* Stated goal
Here are some records. Copy each one exactly.

-- BEGIN Dataset extract --

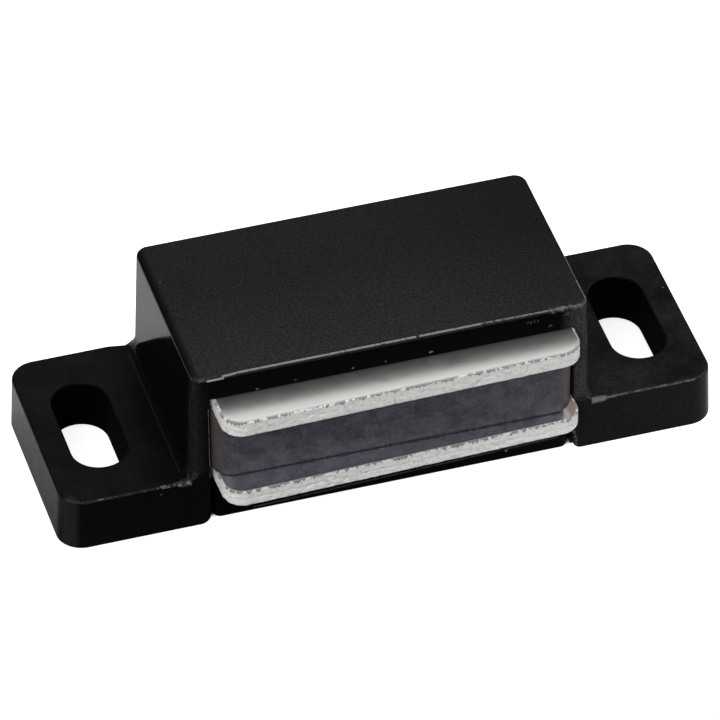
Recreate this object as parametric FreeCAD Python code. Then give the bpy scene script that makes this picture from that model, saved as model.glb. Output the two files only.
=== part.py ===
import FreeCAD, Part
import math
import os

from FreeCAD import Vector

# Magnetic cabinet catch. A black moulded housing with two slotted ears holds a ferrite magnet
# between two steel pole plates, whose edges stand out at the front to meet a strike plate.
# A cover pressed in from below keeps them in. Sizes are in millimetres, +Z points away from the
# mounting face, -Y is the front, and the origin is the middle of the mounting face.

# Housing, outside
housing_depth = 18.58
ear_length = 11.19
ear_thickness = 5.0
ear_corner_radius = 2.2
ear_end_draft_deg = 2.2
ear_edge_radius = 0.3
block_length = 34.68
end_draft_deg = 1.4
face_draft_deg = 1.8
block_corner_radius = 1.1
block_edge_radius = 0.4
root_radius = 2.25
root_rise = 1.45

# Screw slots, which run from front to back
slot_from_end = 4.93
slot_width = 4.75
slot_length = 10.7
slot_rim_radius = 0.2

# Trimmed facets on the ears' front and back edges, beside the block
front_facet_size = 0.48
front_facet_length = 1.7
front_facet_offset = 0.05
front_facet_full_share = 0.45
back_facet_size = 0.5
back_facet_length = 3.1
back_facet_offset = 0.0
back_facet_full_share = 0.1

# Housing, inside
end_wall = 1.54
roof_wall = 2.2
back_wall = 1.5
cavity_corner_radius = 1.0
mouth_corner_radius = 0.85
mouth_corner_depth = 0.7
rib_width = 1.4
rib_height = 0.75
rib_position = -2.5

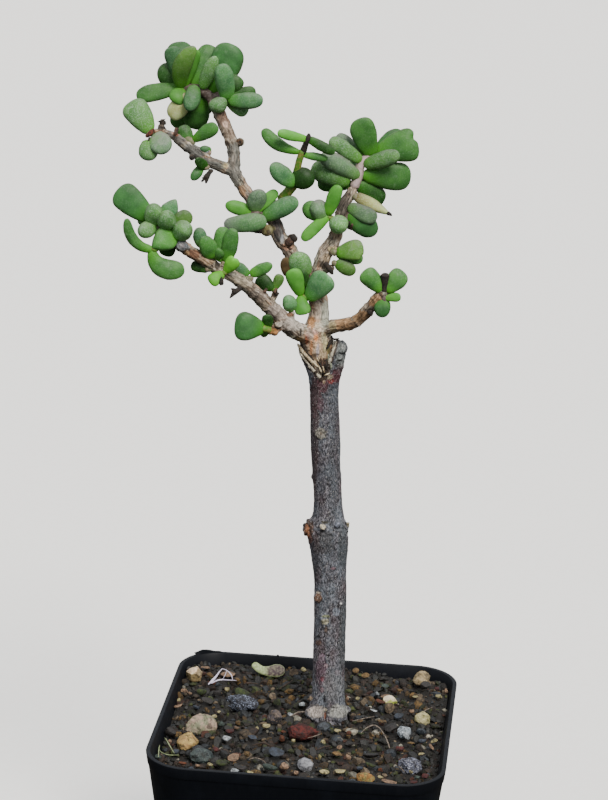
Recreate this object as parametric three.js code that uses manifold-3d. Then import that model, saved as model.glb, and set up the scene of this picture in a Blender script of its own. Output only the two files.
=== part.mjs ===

-- END Dataset extract --

* Expected answer
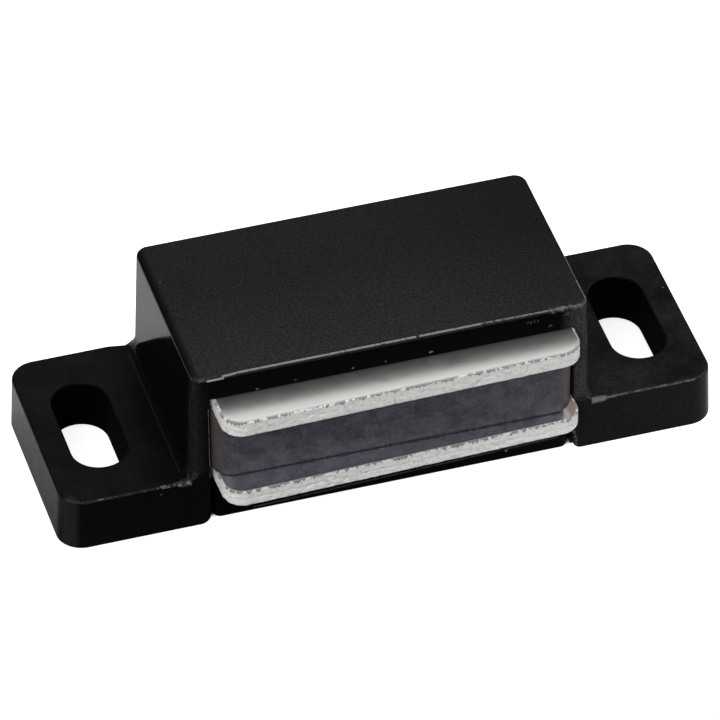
Recreate this object as parametric FreeCAD Python code. Then give the bpy scene script that makes this picture from that model, saved as model.glb. Output the two files only.
=== part.py ===
import FreeCAD, Part
import math
import os

from FreeCAD import Vector

# Magnetic cabinet catch. A black moulded housing with two slotted ears holds a ferrite magnet
# between two steel pole plates, whose edges stand out at the front to meet a strike plate.
# A cover pressed in from below keeps them in. Sizes are in millimetres, +Z points away from the
# mounting face, -Y is the front, and the origin is the middle of the mounting face.

# Housing, outside
housing_depth = 18.58
ear_length = 11.19
ear_thickness = 5.0
ear_corner_radius = 2.2
ear_end_draft_deg = 2.2
ear_edge_radius = 0.3
block_length = 34.68
end_draft_deg = 1.4
face_draft_deg = 1.8
block_corner_radius = 1.1
block_edge_radius = 0.4
root_radius = 2.25
root_rise = 1.45

# Screw slots, which run from front to back
slot_from_end = 4.93
slot_width = 4.75
slot_length = 10.7
slot_rim_radius = 0.2

# Trimmed facets on the ears' front and back edges, beside the block
front_facet_size = 0.48
front_facet_length = 1.7
front_facet_offset = 0.05
front_facet_full_share = 0.45
back_facet_size = 0.5
back_facet_length = 3.1
back_facet_offset = 0.0
back_facet_full_share = 0.1

# Housing, inside
end_wall = 1.54
roof_wall = 2.2
back_wall = 1.5
cavity_corner_radius = 1.0
mouth_corner_radius = 0.85
mouth_corner_depth = 0.7
rib_width = 1.4
rib_height = 0.75
rib_position = -2.5

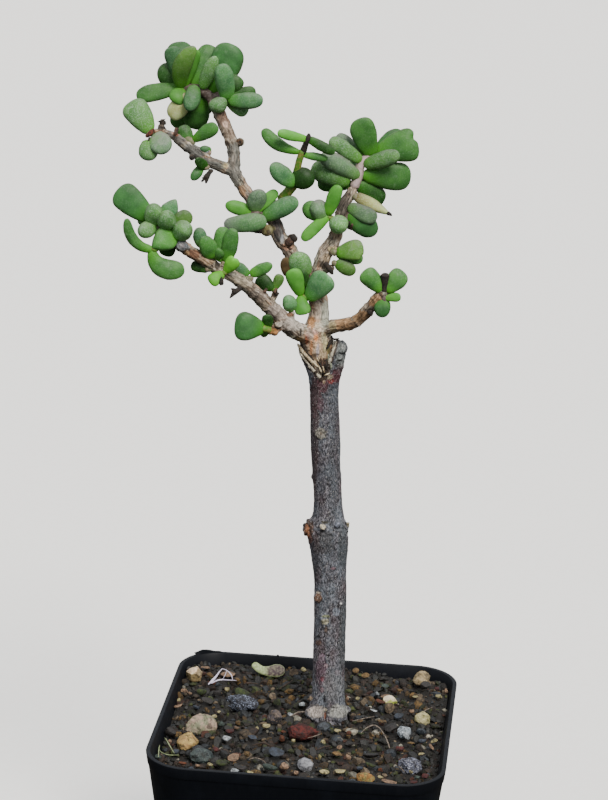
Recreate this object as parametric three.js code that uses manifold-3d. Then import that model, saved as model.glb, and set up the scene of this picture in a Blender script of its own. Output only the two files.
=== part.mjs ===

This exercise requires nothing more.